Juiz federal rejeita denúncia contra militar acusado de estuprar presa política

Magistrado publicou a sentença em pleno Dia Internacional da Mulher e citou o filósofo conservador Olavo de Carvalho em sua argumentação

Inês Etienne Romeu foi estuprada quando estava presa na Casa da Morte; juiz citou Lei da Anistia e rejeitou denúncia
Foto: Tânia Rego/Agência Brasil - 25.3.2014
Inês Etienne Romeu foi estuprada quando estava presa na Casa da Morte; juiz citou Lei da Anistia e rejeitou denúncia

Em decisão polêmica, um juiz federal de Petrópolis, na região serrana do Rio de Janeiro, rejeitou denúncia do MPF (Ministério Público Federal) contra Antonio Waneir Pinheiro Lima, conhecido como Camarão. Ele é acusado de ter estuprado a ex-presa política Inês Etienne Romeu, única sobrevivente da unidade clandestina de tortura da ditadura militar conhecida como Casa da Morte. Inês morreu há dois anos.

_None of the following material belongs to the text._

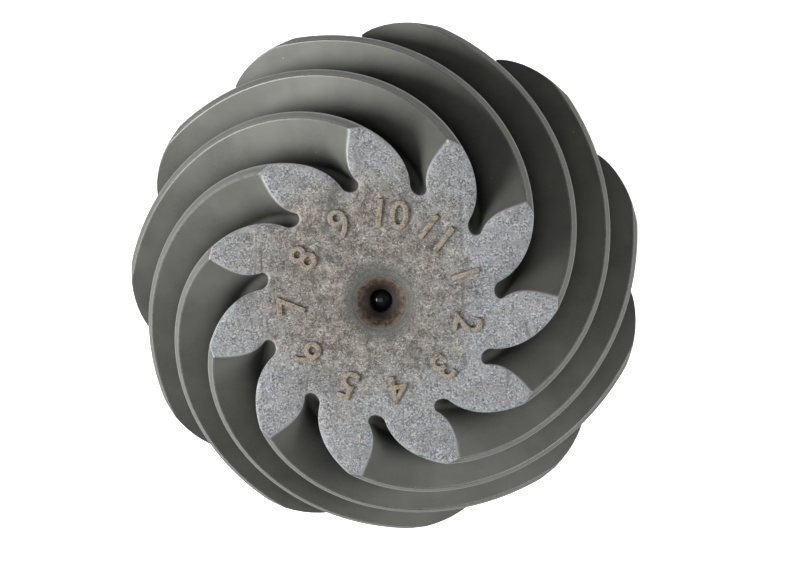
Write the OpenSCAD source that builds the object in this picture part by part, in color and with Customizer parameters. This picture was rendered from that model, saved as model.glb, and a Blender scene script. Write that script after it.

Leia também: Em depoimento secreto, general debocha de Comissão da Verdade

Na justificativa para a rejeição da denúncia, o juiz Alcir Luiz Lopes Coelho citou a Lei da Anistia e um decreto de 1895, afirmando que anistia, uma vez concedida, é irrevogável e assumida como direito adquirido. “O denunciado é acusado de ter cometido, entre 01/06/1971 a 20/07/1971, crimes relacionados com crimes políticos ou praticados por motivação política”, argumentou Coelho na decisão.

Para o magistrado, o desrespeito à anistia “ofende a dignidade humana” e que, por esse motivo, o crime estaria prescrito, portanto, estaria com a punibilidade duplamente extinta. Ele ressalta que “a lei penal não retroagirá, salvo para beneficiar o réu” e que, no caso, a denúncia faz o oposto, retroagindo para “prejudicar o acusado”.

Segundo Coelho, não há provas documentais dos fatos, apenas reportagens, entrevistas, “sentenças proferidas por tribunais de organismos estrangeiros”. Ele diz ainda que Inês prestou queixa somente oito anos após o ocorrido.

Leia também: Ditadura promoveu queima de arquivo em série, diz ex-delegado do Dops

Para finalizar sua argumentação, o magistrado lembra que Inês foi condenada durante o período de ditadura . Ele citou ainda o filósofo conservador Olavo de Carvalho . “Ninguém é contra os 'direitos humanos', desde que sejam direitos humanos de verdade, compartilhados por todos os membros da sociedade, e não meros pretextos para dar vantagens a minorias selecionadas que servem aos interesses globalistas”.

Críticas

Um dos autores da denúncia, o procurador da República Sérgio Suiama classificou a decisão como “o terceiro estupro de Inês Etienne Romeu”, destacando que a “lamentável sentença” foi publicada no Dia Internacional da Mulher e que o estupro dela não foi investigado até 2013.

“Graças à ordem judicial de busca e apreensão, pedida e cumprida pelo MPF na casa do coronel já falecido Paulo Malhães, foi possível, após quase três anos de investigações, descobrir a verdadeira identidade de 'Camarão', o militar Antonio Waneir Pinheiro Lima”, disse o procurador por meio de redes sociais.

Suiama, que garante que o MPF irá recorrer da sentença, considera que “a decisão judicial ignora ou desqualifica todas as provas obtidas”, inclusive a palavra da vítima, “dizendo que o fato só foi relatado após 8 anos do ocorrido, como se fosse possível à vítima ir a uma delegacia de polícia em 1971 registrar queixa contra os militares que a violentaram e torturaram”.

A Câmara Criminal do Ministério Público Federal também se pronunciou a respeito da decisão judicial. O órgão lembrou que a Corte Interamericana de Direitos Humanos já afastou o argumento de anistia e prescrição para esse tipo de crime.

“O Ministério Público Federal, por intermédio de sua Câmara de Coordenação e Revisão em Matéria Criminal, lamenta veemente tal concepção, pois nenhuma mulher, ainda que presa ou condenada, merece ser estuprada, torturada ou morta. E tampouco pode o sistema de justiça negar desta maneira a proteção da lei contra ato qualificado no direito internacional como delito de lesa-humanidade”.

Leia também: Bolsonaro diz que Exército livrou País de ditadura e quase sai na mão na Câmara

Segundo o texto, o MPF aguarda que o Tribunal Regional Federal da 2ª Região “reforme a decisão teratológica, permitindo que os fatos denunciados sejam devidamente provados no âmbito de um devido processo legal, sempre negado aos que se opuseram ao regime ditatorial”. A nota com críticas à decisão do juiz é assinada pela coordenadora da Câmara Criminal, a subprocuradora-geral da República Luiza Frischeisen.